Nigeria’s P&ID litigation, Congo DR contract breach raise countries’ risk profile

Investors across industries are highly sensitive to social and political environments when investing in any country, and want to be reassured that their investments are safe. Upholding the sanctity of contracts is one-way countries send out the right signal to investors.

Nigeria and The Democratic Republic of Congo have been in the news recently for doing the opposite; they breached contract terms, which have raised their risk profiles.

For Nigeria, a commercial court in the United Kingdom has given reason to a claim by engineering company Process and Industrial Developments Ltd (P&ID), which demands over USD$9 billion from the Nigerian government over a failed gas deal.

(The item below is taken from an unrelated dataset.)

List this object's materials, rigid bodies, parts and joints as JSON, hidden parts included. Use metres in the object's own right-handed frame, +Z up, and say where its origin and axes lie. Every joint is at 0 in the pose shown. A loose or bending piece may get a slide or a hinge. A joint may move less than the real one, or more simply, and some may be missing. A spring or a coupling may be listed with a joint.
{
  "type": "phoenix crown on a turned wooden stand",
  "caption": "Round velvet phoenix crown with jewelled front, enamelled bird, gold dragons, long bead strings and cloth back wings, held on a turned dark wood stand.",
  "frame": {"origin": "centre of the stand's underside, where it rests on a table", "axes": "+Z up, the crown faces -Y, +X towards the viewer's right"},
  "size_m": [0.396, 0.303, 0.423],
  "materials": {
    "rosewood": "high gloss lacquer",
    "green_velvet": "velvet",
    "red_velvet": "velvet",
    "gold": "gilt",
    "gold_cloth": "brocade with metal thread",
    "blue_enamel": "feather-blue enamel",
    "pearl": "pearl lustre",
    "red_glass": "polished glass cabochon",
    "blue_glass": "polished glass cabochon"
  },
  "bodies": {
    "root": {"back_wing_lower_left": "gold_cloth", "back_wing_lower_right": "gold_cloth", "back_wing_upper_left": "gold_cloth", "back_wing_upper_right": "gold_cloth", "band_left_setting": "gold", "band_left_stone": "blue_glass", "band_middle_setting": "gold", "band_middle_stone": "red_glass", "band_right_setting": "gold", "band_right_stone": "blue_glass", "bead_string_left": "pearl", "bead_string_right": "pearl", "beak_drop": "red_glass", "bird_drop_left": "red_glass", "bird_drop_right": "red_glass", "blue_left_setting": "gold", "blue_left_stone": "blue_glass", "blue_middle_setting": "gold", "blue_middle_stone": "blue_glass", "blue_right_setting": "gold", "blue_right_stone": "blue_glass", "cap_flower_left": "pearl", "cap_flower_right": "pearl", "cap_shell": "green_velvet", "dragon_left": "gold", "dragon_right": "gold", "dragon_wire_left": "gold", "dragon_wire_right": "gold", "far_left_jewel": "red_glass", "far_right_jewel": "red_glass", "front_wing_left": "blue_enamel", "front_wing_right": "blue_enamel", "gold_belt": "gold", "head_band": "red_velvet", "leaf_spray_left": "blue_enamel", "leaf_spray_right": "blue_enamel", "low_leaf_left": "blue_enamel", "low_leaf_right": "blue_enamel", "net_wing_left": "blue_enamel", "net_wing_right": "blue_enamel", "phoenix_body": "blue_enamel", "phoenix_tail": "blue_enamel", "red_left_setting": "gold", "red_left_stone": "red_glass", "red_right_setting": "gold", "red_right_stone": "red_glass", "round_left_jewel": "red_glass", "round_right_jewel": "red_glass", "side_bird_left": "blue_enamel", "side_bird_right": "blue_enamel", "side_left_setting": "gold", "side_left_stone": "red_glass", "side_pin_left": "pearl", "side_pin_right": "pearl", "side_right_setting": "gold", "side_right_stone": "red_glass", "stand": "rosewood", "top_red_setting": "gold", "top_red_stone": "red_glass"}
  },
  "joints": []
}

The decision follows a 2017 arbitration award and turns it into a legal judgement, which could allow P&ID to seize Nigeria’s international commercial assets. Nigeria plans to appeal and apply for a stay of execution.

In March, an international court ordered the Democratic Republic of Congo to pay South African DIG Oil Ltd $617 million for failing to honour two oil contracts.

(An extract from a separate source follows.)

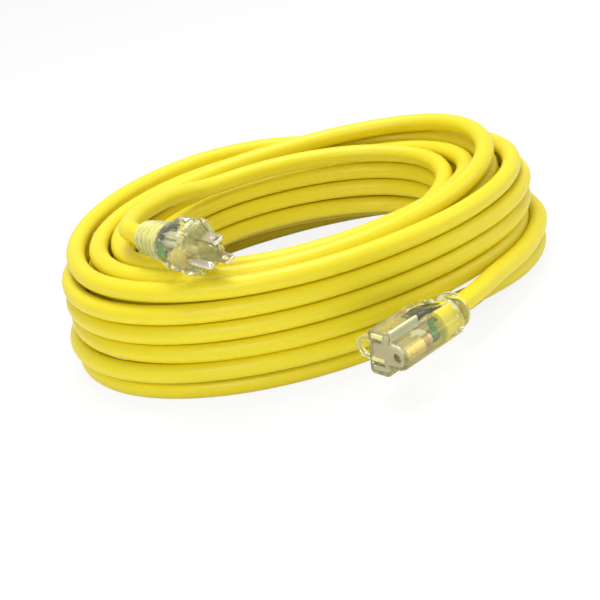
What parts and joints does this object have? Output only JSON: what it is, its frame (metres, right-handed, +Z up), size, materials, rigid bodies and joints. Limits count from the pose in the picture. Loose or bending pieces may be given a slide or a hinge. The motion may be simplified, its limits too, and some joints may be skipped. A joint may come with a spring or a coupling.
{
  "type": "extension cord",
  "caption": "Heavy outdoor extension cord wound in a low oval coil, with a clear moulded three-pin plug at one end and a clear moulded receptacle with an indicator lamp at the other.",
  "frame": {"origin": "bottom middle of the whole part, on the surface that the coil lies on", "axes": "+Z up, +X along the oval coil's long axis, to the right in the picture, +Y away from the viewer"},
  "size_m": [0.304, 0.2844, 0.1025],
  "materials": {
    "jacket": "satin yellow vinyl",
    "clear_moulding": "clear moulded vinyl",
    "plug_bridge": "moulded",
    "socket_block": "moulded",
    "blade_metal": "nickel washed brass",
    "contact_brass": "stamped",
    "copper": "bare copper",
    "black_insulation": "satin",
    "white_insulation": "satin",
    "green_insulation": "satin",
    "lamp_glass": "small indicator lamp",
    "resistor": "coated"
  },
  "bodies": {
    "root": {"cord_coil": "jacket", "cord_tail_plug": "jacket", "cord_tail_socket": "jacket", "plug_body": "clear_moulding", "plug_core": "plug_bridge", "plug_hot_blade": "blade_metal", "plug_neutral_blade": "blade_metal", "plug_ground_pin": "blade_metal", "plug_hot_wire": "black_insulation", "plug_neutral_wire": "white_insulation", "plug_ground_wire": "green_insulation", "plug_wire_ends": "copper", "plug_jacket_end": "jacket", "socket_body": "clear_moulding", "socket_core": "socket_block", "socket_hot_contact": "contact_brass", "socket_neutral_contact": "contact_brass", "socket_ground_contact": "contact_brass", "socket_hot_wire": "black_insulation", "socket_neutral_wire": "white_insulation", "socket_ground_wire": "green_insulation", "socket_wire_ends": "copper", "socket_jacket_end": "jacket", "socket_lamp": "lamp_glass", "socket_lamp_leads": "copper", "socket_lamp_resistor": "resistor"}
  },
  "joints": []
}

The gravity of these situations become more apparent when one considers that the loss is incurred because the country’s leaders failed to comply with a contract that could have brought a considerable amount of wealth for the country for many years to come, in both royalties and taxes, as well as help  develop its oil industry.

These cases represent an important cautionary tale for African governments everywhere. Very few things matter more in the struggle to attract investment and build a favourable business environment that will push the economy forward than the absolute sanctity of the contracts signed.

“You want to make sure that when you invest in a project, the returns are such that associated risks are mitigated. If you are in any environment where there is any doubt about whether those returns may materialise, then you begin to question whether you should make an investment at all,” Oliver Andrews, chief investment officer at the Africa Finance Corporation said.

“When you operate in an unpredictable environment in terms of the sanctity of contract, there is a cost associated with that risk profile.”

Senegal and Equatorial Guinea took a different approach to contract sanctity that Nigeria can emulate.

Senegal’s government under President Macky Sall avoided this kind of litigation when it was confronted with the issue of the Timis Corporation and its ownership of acreage that included the Tortue field, which is estimated to contain more than 15 trillion cubic feet of discovered gas resources. If President Macky Sall had proceeded with terminating a valid contract for the acreage, the Timis Corporation would have engaged in arbitration and would have probably gotten a favourable judgment against Senegal.

Even with criticism from civil society groups, Equatorial Guinea has honoured contracts with the US oil companies that many oil analysts believe are unfavourable to the state. This principle has kept Equatorial Guinea’s oil industry stable and US firms continue to invest in new projects like the EGLNG backfilling project with Noble, Atlas Oranto, Glencore Marathon and the state.

African leaders and African nations cannot afford this sort of mistakes anymore. If on the one hand, contracts must be respected, protected and followed through, the people in charge of evaluating and signing those contracts must have the project’s feasibility as the dominant reasoning behind any decision.